Fig. 3 – Un campo per sfollati interni a Macallè, nel Tigrai, 16 febbraio 2024
OLTRE IL TIGRAI: L’ETIOPIA E LE SUE CRISI
I problemi dell’Etiopia non si limitano al Tigrai. In altre regioni del Paese (Oromia, Amhara, Ogaden, Afar) sono attivi movimenti armati di matrice etnica. Il Governo federale gioca a utilizzare questi gruppi l’uno contro l’altro, per poi ritrovarsi in conflitto con le stesse milizie che ha supportato. Ora, Abiy Ahmed starebbe sostenendo un’embrionale forza armata tigrina anti-TPLF, composta da transfughi del partito fedeli a Getachew.
Al di là delle tensioni etniche, il panorama non è roseo. Le ultime settimane hanno visto montare la protesta dei lavoratori della sanità , con scioperi e arresti in tutto il Paese. L’Etiopia è alle prese con una crisi economica che le riforme di Abiy – pur molto apprezzate dalle Istituzioni finanziarie internazionali – non riescono a sanare: il tasso annuo di inflazione rimane tra i più alti al mondo (30,2% nel 2023).
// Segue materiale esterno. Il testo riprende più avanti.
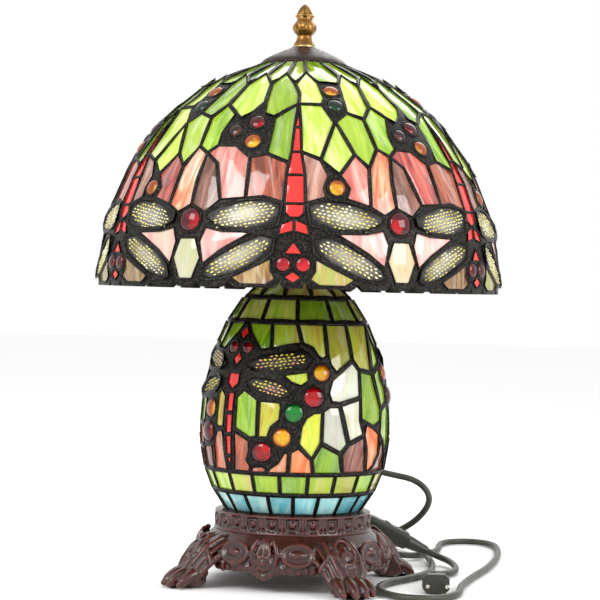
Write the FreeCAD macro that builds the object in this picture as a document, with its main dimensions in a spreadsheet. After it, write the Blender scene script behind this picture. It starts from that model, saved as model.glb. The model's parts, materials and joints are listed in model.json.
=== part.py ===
import FreeCAD, Part
import math
import os
import Sketcher
from FreeCAD import Matrix, Placement, Rotation, Vector

# A stained glass table lamp: a domed shade of leaded glass with six dragonflies, on an egg-shaped
# leaded glass body that stands on a cast base with four scrolled feet.  Millimetres, +Z up, the
# lamp's axis is Z, the front faces -Y and the feet stand on z = 0.

doc = FreeCAD.newDocument("stained_glass_table_lamp")

# ---------------------------------------------------------------- driving dimensions

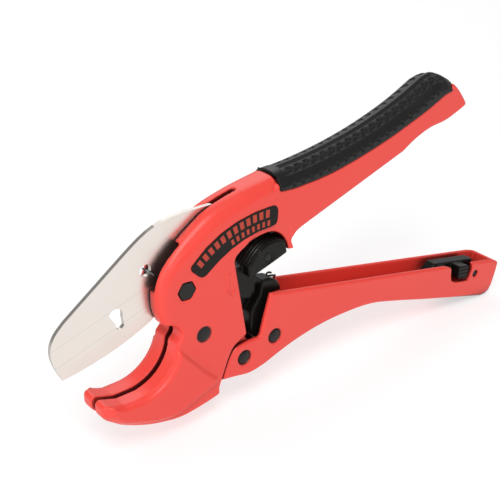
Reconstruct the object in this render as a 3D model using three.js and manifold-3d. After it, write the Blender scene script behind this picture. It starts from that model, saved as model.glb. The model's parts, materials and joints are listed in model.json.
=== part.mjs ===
// Ratchet shears for plastic pipe: a one-piece cast body with fixed handle and slotted jaw, a pivoting
// blade with ratchet teeth, a moving handle that carries the feed pawl, a release lever and an end latch.
// Units are millimetres. The model is drawn with the blade pivot at (0, 0, 0), +X towards the handle ends,
// +Z up and the tool's middle plane at y = 0. At the end the whole tool is moved so that the origin lies
// at the centre of its bounding box.
import * as THREE from 'three';
import { mergeVertices, toCreasedNormals } from 'three/addons/utils/BufferGeometryUtils.js';
import Module from 'manifold-3d';

const wasm = await Module();
wasm.setup();

// ---------------------------------------------------------------- driving dimensions
const BODY_WIDTH = 18.5;              // cast body and moving handle, across the flat sides
const JAW_WIDTH = 22.5;               // raised pads on both sides of the jaw
const EDGE_RADIUS = 0.9;              // casting edges
const DOME_RADIUS = 4.2;              // softer rounding along the nose and the dome
const BLADE_THICKNESS = 2.0;
const SLOT_WIDTH = 2.7;               // slot that the blade swings in
const CAVITY_WIDTH = 9.2;             // hollow for the springs and pawls
const CHANNEL_WIDTH = 13.5;           // inside of the moving handle
const LUG_HALF_WIDTH = 6.5;           // body tail between the handle's cheeks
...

Intanto, si registrano attacchi alla stampa indipendente: il 17 aprile la polizia ha fatto irruzione nella sede del quotidiano “Addis Standard”, segnando un’ulteriore torsione autoritaria. Rimangono, infine, tensioni regionali più o meno latenti: con Egitto e Sudan per la costruzione della Grande Diga del Rinascimento Etiope e con la Somalia a causa delle mire di Addis Abeba sul porto di Berbera nel Somaliland.
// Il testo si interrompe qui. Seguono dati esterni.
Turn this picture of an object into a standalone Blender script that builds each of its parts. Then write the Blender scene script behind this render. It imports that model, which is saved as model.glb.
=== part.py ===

L’atteggiamento irresponsabile degli attori in campo, disposti a tutto pur di aumentare o mantenere la propria fetta di potere, va a scapito della popolazione comune. Mentre le classi dirigenti lottano tra loro e la comunità internazionale guarda altrove, l’Etiopia rimane uno dei Paesi più poveri al mondo, con un indice di sviluppo umano di 0,497, inferiore alla media africana.